Microloans and microfinance
Decentralized lending platforms: These platforms allow individuals to borrow and lend funds directly from each other, providing access to microloans and microfinance opportunities for individuals who are often excluded from traditional credit markets.
Micro-insurance: Crypto-based insurance solutions can be designed to offer affordable insurance coverage to individuals and businesses in underserved communities.
While we have discussed the financial opportunities cryptocurrency has provided, we now have to discuss the various risks involved with it as well. These are the risks that you should be aware of so that you can make informed decisions and not lose all your investments by making ill-informed decisions.
Familiarizing with Risks
While cryptocurrencies have the capability of providing you with financial independence, they also have the capability of disturbing your financial stability. There are several risks associated with cryptocurrency that potential investors and traders should familiarize themselves with. These are important points and cannot be ignored, as they can act as a barrier between you and sustaining financial loss.
Many people commit the mistake of not familiarizing themselves with these complexities and jumping into the world of crypto. By the time they become aware of what is what, it gets too late for them, and instead of realizing their shortcomings, they blame the entire outcome on the crypto market.
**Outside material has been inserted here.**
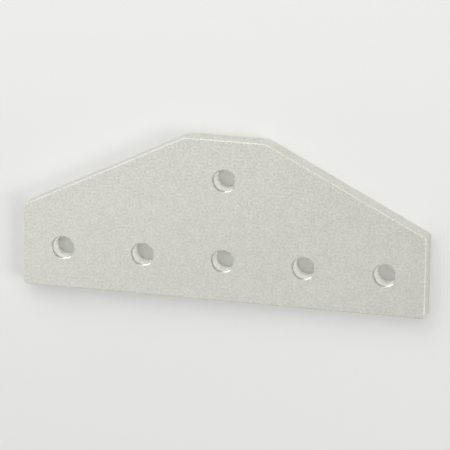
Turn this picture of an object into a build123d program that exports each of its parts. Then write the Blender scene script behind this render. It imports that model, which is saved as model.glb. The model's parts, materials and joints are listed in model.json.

You can find these people claiming that cryptocurrency is nothing but a scam, and they don’t believe in any of the promises associated with it.
Here are some of the potential risks you should know about:
Financial volatility
The crypto market is highly volatile, and similarly, crypto assets are also volatile. You can find yourself in a scenario where, one day, you are sitting in healthy profits in your crypto trades, and suddenly, the momentum shifts, and you see a significant drop in your earnings. Always employ proper technical analysis and fundamental analysis techniques before entering into any new crypto-related venture.
Lack of consumer protection
The decentralized nature of the crypto space currently lacks robust consumer protection mechanisms, leaving individuals vulnerable to fraud and scams. We have seen several instances of phishing and scamming activities where consumers left themselves vulnerable to attacks that saw their accounts getting drained from all their assets and transferred to other accounts. Since reverting transactions back is very difficult in blockchain technology, you would be at the mercy of the scammer to transfer your funds back to you, which seldom happens.
Technical complexity
Unfamiliar users face a steep learning curve navigating the technical complexities of crypto. Setting up and managing wallets, understanding private keys and blockchain addresses, and navigating diverse exchange platforms and functionalities can be daunting. This technical barrier can lead to frustration, confusion, and even security risks, hindering potential users from fully engaging with the crypto ecosystem.
Regulation and Legal Uncertainty
The rapid growth of cryptocurrencies has created a legal and regulatory landscape that is constantly evolving. The uncertainty challenges businesses and individuals operating in the crypto space, who must navigate the lack of clear and consistent regulations across different jurisdictions. Additionally, the decentralized nature of cryptocurrencies makes it difficult to enforce rules and protect consumers from fraud and market manipulation. It is essential to not only foster innovation but also to safeguard consumers from potential threats.
International collaboration on regulatory frameworks could provide greater clarity and certainty for global crypto markets. Risk-based regulations tailored to specific concerns can allow for innovation while protecting consumers. The cryptocurrency industry can take a proactive role by developing self-regulatory initiatives to promote compliance and ethical practices.
Clear and consistent regulations can increase market trust and confidence, attracting more investors and businesses. Effective regulations can also reduce the risks of fraud and manipulation, protecting consumers and promoting a fair and transparent market. A balanced regulatory framework can foster sustainable growth and development of the crypto space, ensuring its long-term viability and positive impact.
Summary
Here is a list of the potential harms involving crypto and the ethical considerations regarding its use:
Potential Harms:
- Illicit activities: The anonymity and lack of regulation in the crypto space can facilitate illegal activities, such as money laundering, tax evasion, and financing criminal organizations.
- Ponzi schemes and scams: The highly speculative nature of cryptocurrencies makes them susceptible to Ponzi schemes and scams, potentially causing significant financial losses for investors.
- Environmental damage: Crypto mining, particularly through Proof-of-Work (PoW) mechanisms, can contribute significantly to environmental damage, including greenhouse gas emissions and resource depletion.
- Social inequalities: The lack of financial literacy and access to technology can exacerbate existing social inequalities, preventing certain populations from fully participating in the crypto economy.
- Cybersecurity threats: Cryptocurrencies are vulnerable to hacking and cyber attacks, putting user funds and data at risk.
Ethical Considerations
- Transparency and accountability: How can we increase transparency in the crypto space to prevent illegal activities and hold actors accountable?
- Consumer protection: What measures can be taken to protect consumers from fraud, scams, and market manipulation?
- Environmental responsibility: How can we encourage the adoption of more energy-efficient mining mechanisms and mitigate the environmental impact of cryptocurrencies?
- Financial inclusion: How can we make cryptocurrencies more accessible to underserved populations and promote inclusive economic systems?
- Security and privacy: How can we balance robust security measures with respect for user privacy and data protection within the crypto space?
Conclusion
To address the social and ethical concerns surrounding cryptocurrencies, we need to take several steps. First, we need to encourage the development of ethical practices in the crypto industry. This means fostering collaboration between different stakeholders, including governments, regulators, industry players, and consumers.
We also need to advocate for responsible regulations that promote ethical use while encouraging innovation. Finally, each of us plays a role by supporting ethical projects and using cryptocurrencies responsibly. By taking these steps together, we can create a future where cryptocurrencies contribute to a more inclusive, sustainable, and equitable society. In short, we can unlock the true potential of this technology for everyone’s benefit.